Sphinx comes with a selection of themes to choose from:

  • basic – This is a basically unstyled layout used as the base for the default and sphinxdoc themes, and usable as the base for custom themes as well. The HTML contains all important elements like sidebar and relation bar. There is one option (which is inherited by default and sphinxdoc):

    • nosidebar (true or false): Don’t include the sidebar. Defaults to false.
  • default – This is the default theme. It can be customized via these options:

    • rightsidebar (true or false): Put the sidebar on the right side. Defaults to false.
    • stickysidebar (true or false): Make the sidebar “fixed” so that it doesn’t scroll out of view for long body content. This may not work well with all browsers. Defaults to false.

    There are also various color and font options that can change the color scheme without having to write a custom stylesheet:

    • footerbgcolor (CSS color): Background color for the footer line.
    • footertextcolor (CSS color): Text color for the footer line.
    • sidebarbgcolor (CSS color): Background color for the sidebar.
    • sidebartextcolor (CSS color): Text color for the sidebar.
    • sidebarlinkcolor (CSS color): Link color for the sidebar.
    • relbarbgcolor (CSS color): Background color for the relation bar.
    • relbartextcolor (CSS color): Text color for the relation bar.
    • relbarlinkcolor (CSS color): Link color for the relation bar.
    • bgcolor (CSS color): Body background color.
    • textcolor (CSS color): Body text color.
    • linkcolor (CSS color): Body link color.
    • headbgcolor (CSS color): Background color for headings.
    • headtextcolor (CSS color): Text color for headings.
    • headlinkcolor (CSS color): Link color for headings.
    • codebgcolor (CSS color): Background color for code blocks.
    • codetextcolor (CSS color): Default text color for code blocks, if not set differently by the highlighting style.
    • bodyfont (CSS font-family): Font for normal text.
    • headfont (CSS font-family): Font for headings.
  • sphinxdoc – The theme used for this documentation. It features a sidebar on the right side. There are currently no options beyond nosidebar.

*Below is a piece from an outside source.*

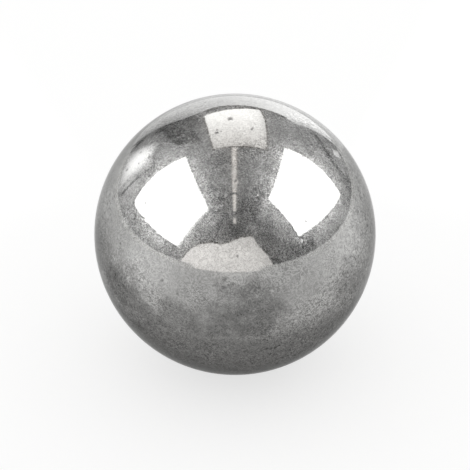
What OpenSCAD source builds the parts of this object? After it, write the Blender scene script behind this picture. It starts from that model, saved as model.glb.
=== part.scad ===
// Solid steel ball, cold headed, ground and lapped from one slug of bar, so it is a plain sphere all over:
// it has no seam, flat, bore or coating.
// The origin is the centre of the ball, and -Z points at the cup, ring or groove that it is held in.

/* [Ball] */
// Diameter of the ball, a stock size of one inch
ball_d = 25.4; // [3:0.1:100]

/* [Hidden] */

// Facets around the ball where it is drawn as a mesh
ball_facets = 180;

// The ball, turned about +Z, with its poles on that axis
module ball()
    color("lightsteelblue")
        sphere(d = ball_d, $fn = ball_facets);

ball();
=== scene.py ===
"""A worn, polished steel ball resting on a pale studio table.

The ball is an icosphere blank with a finer net around its pits. A Geometry Nodes tree rounds the blank,
gives it the slight waviness that lapping leaves, and presses the pits into it. One steel material gives it
its polish, its fine grain, its haze of fine scratches and painted shade: dark patches, mostly on its lower
half, that stand in for the ball's shadows on the table, which it mirrors. Around it stands what it mirrors:
two softboxes, a top panel on a boom, a window, a backdrop, a few cards and stands, and a dim room.

Directions are given as seen from the ball's centre: azimuth 0 is towards the camera, 90 is to the camera's
right and 180 is behind the ball, and elevation is above the horizon, both in degrees.
"""

import math
import random

import bmesh
import bpy
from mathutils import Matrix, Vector
from mathutils.kdtree import KDTree


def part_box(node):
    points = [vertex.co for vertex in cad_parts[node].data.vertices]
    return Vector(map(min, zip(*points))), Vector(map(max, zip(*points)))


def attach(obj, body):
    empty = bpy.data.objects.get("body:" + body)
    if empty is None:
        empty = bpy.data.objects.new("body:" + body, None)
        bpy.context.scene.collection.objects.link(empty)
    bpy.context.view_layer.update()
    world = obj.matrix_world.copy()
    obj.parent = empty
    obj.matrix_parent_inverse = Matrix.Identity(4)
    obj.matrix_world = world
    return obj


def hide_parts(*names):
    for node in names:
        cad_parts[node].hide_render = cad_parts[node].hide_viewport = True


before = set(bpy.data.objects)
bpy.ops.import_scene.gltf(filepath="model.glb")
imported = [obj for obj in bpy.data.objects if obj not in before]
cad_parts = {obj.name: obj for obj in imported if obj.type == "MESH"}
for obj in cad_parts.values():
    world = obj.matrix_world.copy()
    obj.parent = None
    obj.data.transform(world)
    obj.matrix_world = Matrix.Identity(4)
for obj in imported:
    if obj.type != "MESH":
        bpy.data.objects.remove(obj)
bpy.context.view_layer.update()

MM = 0.001

# ---------------------------------------------------------------- camera
LENS = 100.0  # mm
SENSOR = 36.0  # mm
CAMERA_ELEVATION = 29.0  # degrees
BALL_SHARE = 281.6 / 470.0  # of the picture's width that the ball fills
AIM_DROP = 0.006  # of the radius, from the ball's centre down to the point that the camera looks at

# ---------------------------------------------------------------- form of the ball
BLANK_STEPS = 7  # of the icosphere, which then has about 82 000 triangles, 0.2 mm wide
FINER_NETS = (1.3, 0.8)  # of a pit's width, the reach around it of each finer net
BOWL_POWER = 1.5  # of a pit's profile, which eases its rim
WAVE_HEIGHT = 0.0006 * MM  # of the waviness that lapping leaves
WAVE_LENGTH = 2.4 * MM
SURFACE_SEED = 7

# Pits that stand out: azimuth and elevation on the ball, width and depth in mm
PITS = [
    (-10, 79, 0.66, 0.030),
    (-11.5, 78.4, 0.30, 0.012),
    (-21, 70, 0.40, 0.020),
    (-22, 71.5, 0.26, 0.012),
    (21, 72, 0.30, 0.014),
    (23, 72.6, 0.24, 0.010),
    (-45, 34, 0.34, 0.010),
    (32, 30, 0.36, 0.010),
    (1, 21, 0.26, 0.012),
    (-2.4, 10, 0.26, 0.018),
    (-0.8, 10, 0.26, 0.018),
    (-22, 4, 0.28, 0.020),
    (-33, 1, 0.24, 0.016),
    (-34, -1, 0.22, 0.016),
    (-52, 15, 0.24, 0.018),
    (15, -22.6, 0.42, 0.026),
    (13.2, -22.2, 0.42, 0.026),
    (16.9, -21.9, 0.44, 0.028),
    (18.4, -21.0, 0.30, 0.020),
    (12.5, 43, 0.44, 0.020),
    (14.2, 44.5, 0.30, 0.014),
    (10.8, 41.5, 0.32, 0.014),
    (48, -1, 0.28, 0.020),
    (49, 4, 0.26, 0.016),
    (36, 1, 0.26, 0.016),
    (34, -3, 0.26, 0.016),
]
# Fine pits strewn over the rest of the ball
FINE_PITS = 160
FINE_PIT_WIDTH = (0.10, 0.22)  # mm
FINE_PIT_STEEPNESS = 0.06  # depth as a share of the width

# ---------------------------------------------------------------- looks of the steel
STEEL = (0.372, 0.371, 0.366)
WORN_TINT = (0.004, 0.0, -0.004)  # added to it on the worn underside
BLOTCH_DEPTH = 0.30  # of broad changes in its tone
CLOUD_DEPTH = 0.35  # of smaller ones
GRAIN_DEPTH = 0.5  # of its fine grain
SWIRL_DEPTH = 0.13  # of the curls in the grain
SWIRL_TURN = 18.85  # radians, three turns, which draws a few curls from one swell of the noise
GRAIN_HEIGHT = 0.0006 * MM  # of the grain as relief
WORN_GRAIN = 1.8  # added to the grain's strength, which is 1 at mid height, on the worn underside
MOTTLE_DEPTH = 1.7  # of the coarse mottle on its flanks
CLEAN_FACE = (0, 29)  # azimuth and elevation of the middle of the face that has no mottle
FACE_RIM = (0.85, 0.45)  # cosines of the angles from that middle at which the mottle starts and is full
HAZE_EDGE = 0.545  # of the haze noise, above which the steel is hazy
HAZE_GRIT = 0.27  # how far the grain breaks up the haze
CLEAN_ROUGHNESS = 0.03
HAZY_ROUGHNESS = 0.30
DULLEST_ROUGHNESS = 0.60  # where the haze is thickest
PIT_ROUGHNESS = 0.4
PIT_TONE = 0.5  # of the steel's own, at the bottom of a pit
PIT_FLOOR = 0.8  # of a pit's dish, from which it counts as its bottom
EDGE_TINT = (0.565, 0.565, 0.565)  # how far its gloss falls off towards the outline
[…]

  • traditional – A theme resembling the old Python documentation. There are currently no options beyond nosidebar.

Creating themes

As said, themes are either a directory or a zipfile (whose name is the theme name), containing the following:

  • A theme.conf file, see below.
  • HTML templates, if needed.
  • A static/ directory containing any static files that will be copied to the output statid directory on build. These can be images, styles, script files.

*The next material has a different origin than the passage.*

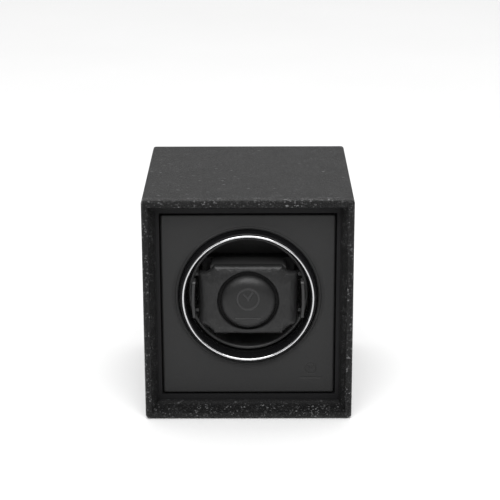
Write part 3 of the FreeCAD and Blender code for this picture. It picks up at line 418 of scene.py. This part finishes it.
def moulded_finish(name, colour, roughness, texture_mm=0.16, depth_mm=0.012, specular=0.5):
    """Black moulded plastic: an eroded tool texture, with handling marks that change its gloss."""
    finish = Finish(name)
    at = finish.place()
    eroded = finish.cells(at, 1 / texture_mm).fade(0.1, 0.8)
    fine = finish.noise(at, 9.0, 3.0)
    handled = finish.noise(at, 0.12, 3.0, 0.6)
    flow = finish.noise(finish.stretch(at, 0.25, 1.0, 0.25), 0.4, 2.0)
    rubs = finish.noise(finish.stretch(at, 3.0, 0.4, 0.4), 0.9, 4.0, 0.7).fade(0.60, 0.78)
    tone = finish.mix(handled * 0.5, colour, shade(colour, 1.5))
    tone = finish.mix(rubs * 0.25, tone, shade(colour, 2.4))
    gloss = roughness + handled * 0.10 - flow * 0.06 + rubs * 0.08
    height = eroded * 0.7 + fine * 0.3
    return finish.done(
        Base_Color=tone,
        Roughness=gloss,
        Normal=finish.bump(height, depth_mm),
        Specular_IOR_Level=specular,
    )


def gloss_finish(look):
    """Polished black, with a faint orange peel and hairline wiping marks."""
    finish = Finish("polished_black")
    at = finish.place()
    peel = finish.noise(at, 0.55, 2.0)
    hairs = finish.noise(finish.stretch(at, 4.0, 1.0, 0.25), 3.0, 2.0).fade(0.58, 0.72)
    dust = finish.cells(at, 0.8).fade(0.0, 0.06)
    tone = finish.mix(1 - dust, look.gloss_colour, shade(look.gloss_colour, 3.0))
    roughness = 0.24 + hairs * 0.06 + peel * 0.05
    return finish.done(
        Base_Color=tone, Roughness=roughness, Normal=finish.bump(peel, 0.012), Specular_IOR_Level=0.12
    )


def chrome_finish(look):
    """Bright plating, slightly hazy in places."""
    finish = Finish("bright_chrome")
    at = finish.place()
    haze = finish.noise(at, 0.10, 3.0)
    fine = finish.noise(at, 2.0, 2.0)
    tone = finish.mix(haze * 0.5, look.chrome_colour, shade(look.chrome_colour, 0.86))
    roughness = 0.05 + haze * 0.08 + fine * 0.02
    return finish.done(Base_Color=tone, Metallic=1.0, Roughness=roughness, Normal=finish.bump(fine, 0.002))


def steel_finish(look):
    """Zinc plating over turned and pressed steel, with faint tool marks along the shafts."""
    finish = Finish("zinc_plated_steel")
    at = finish.place()
    turned = finish.noise(finish.stretch(at, 0.2, 6.0, 0.2), 1.6, 3.0)
    cloudy = finish.noise(at, 0.35, 3.0)
    grime = finish.noise(at, 0.9, 4.0, 0.65).fade(0.56, 0.74)
    tone = finish.mix(cloudy * 0.6, look.steel_colour, shade(look.steel_colour, 0.78))
    tone = finish.mix(grime * 0.45, tone, shade(look.steel_colour, 0.42))
    roughness = 0.24 + cloudy * 0.12 + grime * 0.14
    return finish.done(Base_Color=tone, Metallic=1.0, Roughness=roughness, Normal=finish.bump(turned, 0.006))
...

The theme.conf file is in INI format [1] (readable by the standard Python ConfigParser module) and has the following structure:

[theme]
inherit = base theme
stylesheet = main CSS name
pygments_style = stylename

[options]
variable = default value
  • The inherit setting gives the name of a “base theme”, or none. The base theme will be used to locate missing templates (most themes will not have to supply most templates if they use basic as the base theme), its options will be inherited, and all of its static files will be used as well.
  • The stylesheet setting gives the name of a CSS file which will be referenced in the HTML header. If you need more than one CSS file, either include one from the other via CSS’ @import, or use a custom HTML template that adds <link rel="stylesheet"> tags as necessary. Setting the html_style config value will override this setting.
  • The pygments_style setting gives the name of a Pygments style to use for highlighting. This can be overridden by the user in the pygments_style config value.
  • The options section contains pairs of variable names and default values. These options can be overridden by the user in html_theme_options and are accessible from all templates as theme_<name>.

Templating

The guide to templating is helpful if you want to write your own templates. What is important to keep in mind is the order in which Sphinx searches for templates:

  • First, in the user’s templates_path directories.
  • Then, in the selected theme.
  • Then, in its base theme, its base’s base theme, etc.

When extending a template in the base theme with the same name, use the theme name as an explicit directory: {% extends "basic/layout.html" %}. From a user templates_path template, you can still use the “exclamation mark” syntax as described in the templating document.

Static templates

Since theme options are meant for the user to configure a theme more easily, without having to write a custom stylesheet, it is necessary to be able to template static files as well as HTML files. Therefore, Sphinx supports so-called “static templates”, like this:

If the name of a file in the static/ directory of a theme (or in the user’s static path, for that matter) ends with _t, it will be processed by the template engine. The _t will be left from the final file name. For example, the default theme has a file static/default.css_t which uses templating to put the color options into the stylesheet. When a documentation is built with the default theme, the output directory will contain a _static/default.css file where all template tags have been processed.

[1]It is not an executable Python file, as opposed to conf.py, because that would pose an unnecessary security risk if themes are shared.